--- START ---

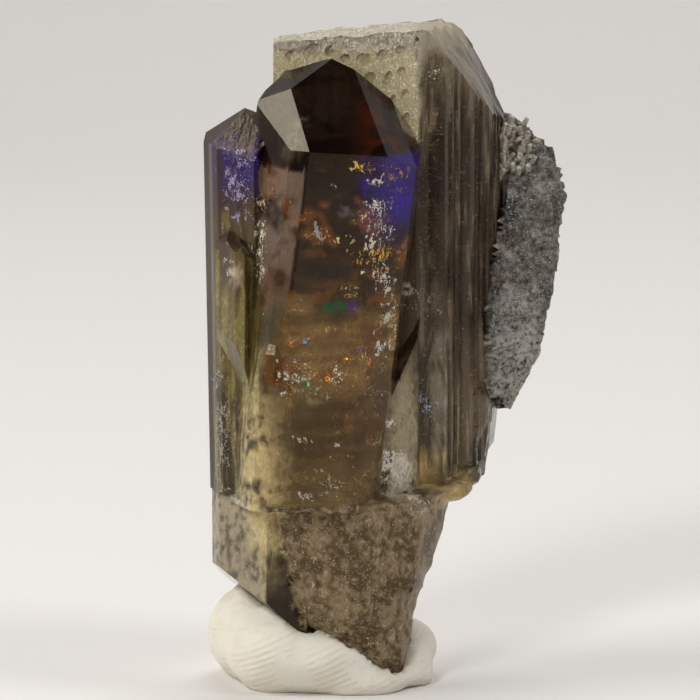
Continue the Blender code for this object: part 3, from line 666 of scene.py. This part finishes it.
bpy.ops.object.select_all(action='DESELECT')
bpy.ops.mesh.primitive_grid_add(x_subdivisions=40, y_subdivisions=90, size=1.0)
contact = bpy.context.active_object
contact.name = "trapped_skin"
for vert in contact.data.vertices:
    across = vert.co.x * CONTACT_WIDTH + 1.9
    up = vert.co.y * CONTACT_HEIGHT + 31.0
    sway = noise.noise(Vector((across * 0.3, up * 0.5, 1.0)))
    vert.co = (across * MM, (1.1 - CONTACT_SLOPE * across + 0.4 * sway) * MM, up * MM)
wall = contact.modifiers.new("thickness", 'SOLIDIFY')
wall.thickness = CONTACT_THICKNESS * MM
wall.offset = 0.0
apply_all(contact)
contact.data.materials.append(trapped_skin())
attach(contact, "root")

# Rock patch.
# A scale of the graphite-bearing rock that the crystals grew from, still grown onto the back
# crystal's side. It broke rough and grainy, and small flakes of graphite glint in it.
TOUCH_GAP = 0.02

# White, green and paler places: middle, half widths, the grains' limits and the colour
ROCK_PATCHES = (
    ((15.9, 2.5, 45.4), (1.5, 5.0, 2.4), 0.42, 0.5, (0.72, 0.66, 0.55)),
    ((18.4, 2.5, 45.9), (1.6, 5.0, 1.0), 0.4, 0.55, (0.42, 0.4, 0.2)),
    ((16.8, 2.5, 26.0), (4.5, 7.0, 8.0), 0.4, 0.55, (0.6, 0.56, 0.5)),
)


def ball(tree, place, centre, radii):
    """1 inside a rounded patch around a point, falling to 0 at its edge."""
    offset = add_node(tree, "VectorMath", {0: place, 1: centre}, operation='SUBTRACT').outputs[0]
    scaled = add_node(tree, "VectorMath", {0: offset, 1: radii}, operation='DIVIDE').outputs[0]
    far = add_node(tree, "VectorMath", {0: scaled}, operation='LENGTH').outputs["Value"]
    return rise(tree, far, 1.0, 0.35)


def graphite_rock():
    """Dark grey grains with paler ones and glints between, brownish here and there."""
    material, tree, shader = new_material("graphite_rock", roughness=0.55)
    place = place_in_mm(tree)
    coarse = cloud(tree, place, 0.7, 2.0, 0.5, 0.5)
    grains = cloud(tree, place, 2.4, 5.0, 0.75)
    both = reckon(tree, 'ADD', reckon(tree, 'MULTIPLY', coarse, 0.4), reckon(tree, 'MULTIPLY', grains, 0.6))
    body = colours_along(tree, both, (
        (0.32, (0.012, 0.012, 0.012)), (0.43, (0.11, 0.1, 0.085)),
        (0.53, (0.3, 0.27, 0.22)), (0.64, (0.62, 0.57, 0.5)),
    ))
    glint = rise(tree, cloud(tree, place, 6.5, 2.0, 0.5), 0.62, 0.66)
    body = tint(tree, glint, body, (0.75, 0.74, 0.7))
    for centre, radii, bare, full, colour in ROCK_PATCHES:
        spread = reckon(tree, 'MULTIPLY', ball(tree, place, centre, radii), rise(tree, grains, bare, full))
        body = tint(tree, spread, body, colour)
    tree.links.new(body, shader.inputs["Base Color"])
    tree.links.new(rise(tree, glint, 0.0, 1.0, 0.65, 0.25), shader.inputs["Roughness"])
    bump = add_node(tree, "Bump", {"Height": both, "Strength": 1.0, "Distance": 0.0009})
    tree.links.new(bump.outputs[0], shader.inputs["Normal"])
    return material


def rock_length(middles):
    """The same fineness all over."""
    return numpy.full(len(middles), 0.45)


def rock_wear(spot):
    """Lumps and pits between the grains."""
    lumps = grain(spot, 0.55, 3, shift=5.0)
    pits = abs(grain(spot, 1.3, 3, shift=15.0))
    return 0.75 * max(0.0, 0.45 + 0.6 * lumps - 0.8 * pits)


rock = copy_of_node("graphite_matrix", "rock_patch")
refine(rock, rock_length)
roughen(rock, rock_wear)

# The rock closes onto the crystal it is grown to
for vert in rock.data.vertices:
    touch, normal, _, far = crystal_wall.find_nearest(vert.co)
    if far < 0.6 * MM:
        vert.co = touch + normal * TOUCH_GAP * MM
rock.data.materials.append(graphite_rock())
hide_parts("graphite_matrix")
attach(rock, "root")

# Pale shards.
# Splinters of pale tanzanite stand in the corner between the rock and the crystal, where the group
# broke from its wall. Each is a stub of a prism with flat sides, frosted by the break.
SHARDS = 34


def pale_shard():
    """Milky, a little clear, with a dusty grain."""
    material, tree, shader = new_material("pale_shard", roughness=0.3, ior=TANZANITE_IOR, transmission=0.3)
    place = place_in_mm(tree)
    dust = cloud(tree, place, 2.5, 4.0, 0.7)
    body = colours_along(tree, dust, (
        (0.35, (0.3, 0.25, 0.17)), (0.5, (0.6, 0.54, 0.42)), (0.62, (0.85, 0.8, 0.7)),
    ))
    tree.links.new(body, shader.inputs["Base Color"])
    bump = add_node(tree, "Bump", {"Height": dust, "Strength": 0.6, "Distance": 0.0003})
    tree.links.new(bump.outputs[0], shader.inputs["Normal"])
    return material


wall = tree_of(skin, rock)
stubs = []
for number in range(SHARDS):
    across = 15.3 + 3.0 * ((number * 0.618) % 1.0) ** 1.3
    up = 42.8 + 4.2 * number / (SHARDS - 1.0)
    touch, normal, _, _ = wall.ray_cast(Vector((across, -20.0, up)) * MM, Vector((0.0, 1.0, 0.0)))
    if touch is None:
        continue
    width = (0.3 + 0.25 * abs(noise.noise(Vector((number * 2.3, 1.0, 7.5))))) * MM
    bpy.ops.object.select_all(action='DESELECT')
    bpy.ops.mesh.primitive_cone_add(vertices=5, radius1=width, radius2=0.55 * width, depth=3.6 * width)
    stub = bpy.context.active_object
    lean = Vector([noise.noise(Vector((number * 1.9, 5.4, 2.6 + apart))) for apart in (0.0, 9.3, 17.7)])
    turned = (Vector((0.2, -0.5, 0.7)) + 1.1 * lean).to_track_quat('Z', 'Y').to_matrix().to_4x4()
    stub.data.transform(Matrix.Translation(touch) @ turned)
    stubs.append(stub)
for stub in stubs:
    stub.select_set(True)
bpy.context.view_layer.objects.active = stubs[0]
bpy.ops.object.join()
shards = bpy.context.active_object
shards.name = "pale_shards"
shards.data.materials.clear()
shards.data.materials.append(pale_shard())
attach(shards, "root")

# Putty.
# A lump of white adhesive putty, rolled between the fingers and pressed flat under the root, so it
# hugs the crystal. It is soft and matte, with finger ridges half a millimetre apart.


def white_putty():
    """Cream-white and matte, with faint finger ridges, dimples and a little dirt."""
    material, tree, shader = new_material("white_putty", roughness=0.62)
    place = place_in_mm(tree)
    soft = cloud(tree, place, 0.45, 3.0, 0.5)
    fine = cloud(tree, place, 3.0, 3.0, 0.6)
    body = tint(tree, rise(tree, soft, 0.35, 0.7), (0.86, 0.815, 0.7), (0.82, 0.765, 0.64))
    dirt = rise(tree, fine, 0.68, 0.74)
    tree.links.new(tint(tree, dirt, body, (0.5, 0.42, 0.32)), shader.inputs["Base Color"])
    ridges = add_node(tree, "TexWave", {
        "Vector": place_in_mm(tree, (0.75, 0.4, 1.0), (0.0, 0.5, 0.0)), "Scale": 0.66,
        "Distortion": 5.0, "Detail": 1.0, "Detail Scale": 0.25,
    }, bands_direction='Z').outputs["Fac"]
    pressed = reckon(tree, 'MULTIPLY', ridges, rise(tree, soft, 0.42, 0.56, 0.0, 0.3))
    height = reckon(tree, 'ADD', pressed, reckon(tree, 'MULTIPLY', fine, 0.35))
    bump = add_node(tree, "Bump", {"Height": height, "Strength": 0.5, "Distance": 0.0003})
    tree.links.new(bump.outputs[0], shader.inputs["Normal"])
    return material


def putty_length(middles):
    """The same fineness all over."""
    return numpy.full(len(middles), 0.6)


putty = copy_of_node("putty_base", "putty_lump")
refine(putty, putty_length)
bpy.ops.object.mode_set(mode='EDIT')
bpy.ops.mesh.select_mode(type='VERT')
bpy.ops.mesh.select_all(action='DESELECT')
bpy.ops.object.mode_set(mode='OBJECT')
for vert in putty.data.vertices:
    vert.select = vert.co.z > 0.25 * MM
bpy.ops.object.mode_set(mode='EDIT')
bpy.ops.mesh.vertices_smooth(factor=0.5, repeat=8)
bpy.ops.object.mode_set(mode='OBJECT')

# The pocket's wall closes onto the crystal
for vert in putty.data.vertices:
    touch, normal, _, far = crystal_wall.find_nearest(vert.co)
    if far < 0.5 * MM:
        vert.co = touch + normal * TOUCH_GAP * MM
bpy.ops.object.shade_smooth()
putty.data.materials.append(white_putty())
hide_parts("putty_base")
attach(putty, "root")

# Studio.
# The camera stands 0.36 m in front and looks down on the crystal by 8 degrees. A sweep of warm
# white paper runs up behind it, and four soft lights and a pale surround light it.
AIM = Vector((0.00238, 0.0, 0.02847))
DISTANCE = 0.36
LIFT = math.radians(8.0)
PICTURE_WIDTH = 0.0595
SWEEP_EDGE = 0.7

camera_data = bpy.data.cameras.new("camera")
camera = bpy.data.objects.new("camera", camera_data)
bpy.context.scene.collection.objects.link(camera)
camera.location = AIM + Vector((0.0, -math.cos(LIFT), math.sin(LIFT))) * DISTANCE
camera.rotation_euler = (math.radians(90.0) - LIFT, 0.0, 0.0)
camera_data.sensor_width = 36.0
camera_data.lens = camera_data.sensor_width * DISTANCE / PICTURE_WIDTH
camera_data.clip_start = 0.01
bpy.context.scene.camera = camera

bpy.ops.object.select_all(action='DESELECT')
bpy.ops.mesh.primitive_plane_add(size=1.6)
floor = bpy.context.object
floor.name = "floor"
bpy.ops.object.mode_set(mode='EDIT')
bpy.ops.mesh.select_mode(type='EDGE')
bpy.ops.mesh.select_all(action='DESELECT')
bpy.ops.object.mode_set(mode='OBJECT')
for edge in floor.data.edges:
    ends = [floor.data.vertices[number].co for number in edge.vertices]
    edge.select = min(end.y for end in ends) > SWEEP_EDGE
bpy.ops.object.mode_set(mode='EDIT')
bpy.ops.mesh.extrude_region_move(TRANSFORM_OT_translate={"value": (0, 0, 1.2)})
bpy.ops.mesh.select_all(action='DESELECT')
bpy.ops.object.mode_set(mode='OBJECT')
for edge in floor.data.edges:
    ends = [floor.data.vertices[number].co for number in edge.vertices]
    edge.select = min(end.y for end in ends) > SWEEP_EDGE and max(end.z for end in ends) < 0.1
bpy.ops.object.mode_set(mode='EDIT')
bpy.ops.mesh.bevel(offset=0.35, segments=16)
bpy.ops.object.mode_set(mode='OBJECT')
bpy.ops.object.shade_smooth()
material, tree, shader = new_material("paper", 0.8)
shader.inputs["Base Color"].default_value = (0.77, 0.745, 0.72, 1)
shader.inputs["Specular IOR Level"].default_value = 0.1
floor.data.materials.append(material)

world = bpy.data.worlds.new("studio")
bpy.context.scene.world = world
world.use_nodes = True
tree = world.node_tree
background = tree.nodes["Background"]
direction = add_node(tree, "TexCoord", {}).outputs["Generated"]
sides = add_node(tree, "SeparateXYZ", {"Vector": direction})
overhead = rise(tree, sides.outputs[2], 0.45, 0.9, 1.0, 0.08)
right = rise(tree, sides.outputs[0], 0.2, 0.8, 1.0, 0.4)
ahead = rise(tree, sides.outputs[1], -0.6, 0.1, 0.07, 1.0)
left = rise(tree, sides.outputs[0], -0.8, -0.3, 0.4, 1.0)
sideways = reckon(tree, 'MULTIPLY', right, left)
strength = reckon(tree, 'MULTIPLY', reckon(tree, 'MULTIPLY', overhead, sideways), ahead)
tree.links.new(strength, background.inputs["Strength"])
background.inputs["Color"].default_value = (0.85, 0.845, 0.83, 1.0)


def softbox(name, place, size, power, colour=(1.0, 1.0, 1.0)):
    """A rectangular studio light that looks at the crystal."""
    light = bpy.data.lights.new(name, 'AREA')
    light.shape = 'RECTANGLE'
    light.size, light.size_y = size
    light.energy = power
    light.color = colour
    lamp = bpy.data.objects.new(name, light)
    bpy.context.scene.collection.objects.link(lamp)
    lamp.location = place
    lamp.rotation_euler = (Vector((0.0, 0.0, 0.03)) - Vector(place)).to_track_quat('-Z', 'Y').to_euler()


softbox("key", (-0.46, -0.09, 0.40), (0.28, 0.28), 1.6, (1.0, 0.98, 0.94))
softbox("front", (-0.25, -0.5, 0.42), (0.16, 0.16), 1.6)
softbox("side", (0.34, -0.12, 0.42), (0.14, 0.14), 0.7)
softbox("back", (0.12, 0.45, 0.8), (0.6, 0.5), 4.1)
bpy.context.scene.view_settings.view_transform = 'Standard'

--- END ---
--- START ---

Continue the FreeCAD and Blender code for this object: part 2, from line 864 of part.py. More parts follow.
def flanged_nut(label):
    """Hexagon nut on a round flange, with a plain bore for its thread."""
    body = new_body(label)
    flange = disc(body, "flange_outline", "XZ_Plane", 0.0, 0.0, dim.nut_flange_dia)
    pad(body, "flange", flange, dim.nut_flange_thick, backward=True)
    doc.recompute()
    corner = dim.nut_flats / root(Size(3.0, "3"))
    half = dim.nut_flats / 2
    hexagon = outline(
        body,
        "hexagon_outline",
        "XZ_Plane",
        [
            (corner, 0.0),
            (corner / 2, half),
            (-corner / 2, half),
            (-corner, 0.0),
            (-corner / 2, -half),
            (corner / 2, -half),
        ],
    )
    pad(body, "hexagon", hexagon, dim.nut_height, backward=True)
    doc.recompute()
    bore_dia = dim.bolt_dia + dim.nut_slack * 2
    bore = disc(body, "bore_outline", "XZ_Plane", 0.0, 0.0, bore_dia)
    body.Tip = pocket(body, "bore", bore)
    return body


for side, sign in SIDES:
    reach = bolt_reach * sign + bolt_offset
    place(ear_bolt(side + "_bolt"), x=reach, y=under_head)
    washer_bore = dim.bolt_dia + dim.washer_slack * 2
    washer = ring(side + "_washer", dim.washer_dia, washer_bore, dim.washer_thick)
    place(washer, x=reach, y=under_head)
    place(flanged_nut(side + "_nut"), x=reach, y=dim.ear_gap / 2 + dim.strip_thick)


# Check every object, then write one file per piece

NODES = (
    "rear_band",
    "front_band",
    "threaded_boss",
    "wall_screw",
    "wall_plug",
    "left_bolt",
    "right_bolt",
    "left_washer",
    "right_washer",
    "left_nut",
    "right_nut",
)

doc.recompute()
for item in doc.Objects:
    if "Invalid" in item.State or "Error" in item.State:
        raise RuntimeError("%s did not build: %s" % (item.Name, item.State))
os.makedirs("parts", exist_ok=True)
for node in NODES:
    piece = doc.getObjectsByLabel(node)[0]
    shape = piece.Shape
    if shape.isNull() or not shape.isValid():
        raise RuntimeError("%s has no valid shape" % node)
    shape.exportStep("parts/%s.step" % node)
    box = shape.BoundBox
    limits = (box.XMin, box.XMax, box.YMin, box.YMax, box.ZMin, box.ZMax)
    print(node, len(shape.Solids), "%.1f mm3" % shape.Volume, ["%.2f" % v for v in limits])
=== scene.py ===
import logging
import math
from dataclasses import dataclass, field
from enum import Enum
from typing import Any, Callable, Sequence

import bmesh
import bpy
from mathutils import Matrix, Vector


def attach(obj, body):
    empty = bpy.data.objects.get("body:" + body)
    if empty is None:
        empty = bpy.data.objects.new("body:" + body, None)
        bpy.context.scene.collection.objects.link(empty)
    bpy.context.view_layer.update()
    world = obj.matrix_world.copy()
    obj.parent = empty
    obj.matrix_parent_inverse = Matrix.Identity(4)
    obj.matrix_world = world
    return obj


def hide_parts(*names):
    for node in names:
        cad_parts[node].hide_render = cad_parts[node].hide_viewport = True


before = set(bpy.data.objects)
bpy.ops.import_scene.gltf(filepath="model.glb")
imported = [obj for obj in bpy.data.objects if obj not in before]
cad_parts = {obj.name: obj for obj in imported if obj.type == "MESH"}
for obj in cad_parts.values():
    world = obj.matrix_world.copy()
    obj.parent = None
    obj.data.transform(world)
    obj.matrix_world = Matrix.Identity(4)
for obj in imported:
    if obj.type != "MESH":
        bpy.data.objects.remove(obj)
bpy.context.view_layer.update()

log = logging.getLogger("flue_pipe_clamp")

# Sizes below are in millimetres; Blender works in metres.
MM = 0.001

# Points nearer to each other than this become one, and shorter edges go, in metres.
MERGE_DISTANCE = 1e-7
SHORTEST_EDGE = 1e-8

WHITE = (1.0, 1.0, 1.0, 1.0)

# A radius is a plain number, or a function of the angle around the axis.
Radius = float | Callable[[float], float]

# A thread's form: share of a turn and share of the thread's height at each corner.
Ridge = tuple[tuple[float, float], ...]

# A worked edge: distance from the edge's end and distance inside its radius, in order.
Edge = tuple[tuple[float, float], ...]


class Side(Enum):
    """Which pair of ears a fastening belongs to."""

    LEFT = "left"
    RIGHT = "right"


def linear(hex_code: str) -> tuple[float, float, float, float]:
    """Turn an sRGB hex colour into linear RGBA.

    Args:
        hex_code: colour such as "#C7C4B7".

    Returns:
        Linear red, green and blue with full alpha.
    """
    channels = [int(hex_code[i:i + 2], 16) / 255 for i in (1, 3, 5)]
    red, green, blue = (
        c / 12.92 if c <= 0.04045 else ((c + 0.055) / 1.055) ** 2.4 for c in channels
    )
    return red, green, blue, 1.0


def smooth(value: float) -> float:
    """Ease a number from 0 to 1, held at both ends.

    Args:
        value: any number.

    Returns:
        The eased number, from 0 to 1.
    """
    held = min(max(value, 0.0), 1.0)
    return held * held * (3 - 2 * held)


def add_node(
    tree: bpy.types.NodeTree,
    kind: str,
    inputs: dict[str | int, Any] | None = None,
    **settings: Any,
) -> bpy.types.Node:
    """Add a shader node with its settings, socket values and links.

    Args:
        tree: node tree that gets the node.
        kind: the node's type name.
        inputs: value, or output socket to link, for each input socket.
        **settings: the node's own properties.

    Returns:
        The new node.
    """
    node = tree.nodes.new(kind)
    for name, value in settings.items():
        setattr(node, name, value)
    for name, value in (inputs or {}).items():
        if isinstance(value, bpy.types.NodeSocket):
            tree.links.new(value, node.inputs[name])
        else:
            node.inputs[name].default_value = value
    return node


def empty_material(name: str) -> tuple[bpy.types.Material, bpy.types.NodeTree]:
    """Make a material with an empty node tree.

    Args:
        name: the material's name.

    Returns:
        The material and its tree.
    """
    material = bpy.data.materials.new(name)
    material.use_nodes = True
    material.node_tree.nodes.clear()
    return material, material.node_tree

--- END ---

Retype verbatim the lines that run from the line containing "washer = ring(side" to the line containing "imported = [obj", both inclusive, and no others.

* **OUTPUT BELOW**
    washer = ring(side + "_washer", dim.washer_dia, washer_bore, dim.washer_thick)
    place(washer, x=reach, y=under_head)
    place(flanged_nut(side + "_nut"), x=reach, y=dim.ear_gap / 2 + dim.strip_thick)


# Check every object, then write one file per piece

NODES = (
    "rear_band",
    "front_band",
    "threaded_boss",
    "wall_screw",
    "wall_plug",
    "left_bolt",
    "right_bolt",
    "left_washer",
    "right_washer",
    "left_nut",
    "right_nut",
)

doc.recompute()
for item in doc.Objects:
    if "Invalid" in item.State or "Error" in item.State:
        raise RuntimeError("%s did not build: %s" % (item.Name, item.State))
os.makedirs("parts", exist_ok=True)
for node in NODES:
    piece = doc.getObjectsByLabel(node)[0]
    shape = piece.Shape
    if shape.isNull() or not shape.isValid():
        raise RuntimeError("%s has no valid shape" % node)
    shape.exportStep("parts/%s.step" % node)
    box = shape.BoundBox
    limits = (box.XMin, box.XMax, box.YMin, box.YMax, box.ZMin, box.ZMax)
    print(node, len(shape.Solids), "%.1f mm3" % shape.Volume, ["%.2f" % v for v in limits])
=== scene.py ===
import logging
import math
from dataclasses import dataclass, field
from enum import Enum
from typing import Any, Callable, Sequence

import bmesh
import bpy
from mathutils import Matrix, Vector


def attach(obj, body):
    empty = bpy.data.objects.get("body:" + body)
    if empty is None:
        empty = bpy.data.objects.new("body:" + body, None)
        bpy.context.scene.collection.objects.link(empty)
    bpy.context.view_layer.update()
    world = obj.matrix_world.copy()
    obj.parent = empty
    obj.matrix_parent_inverse = Matrix.Identity(4)
    obj.matrix_world = world
    return obj


def hide_parts(*names):
    for node in names:
        cad_parts[node].hide_render = cad_parts[node].hide_viewport = True


before = set(bpy.data.objects)
bpy.ops.import_scene.gltf(filepath="model.glb")
imported = [obj for obj in bpy.data.objects if obj not in before]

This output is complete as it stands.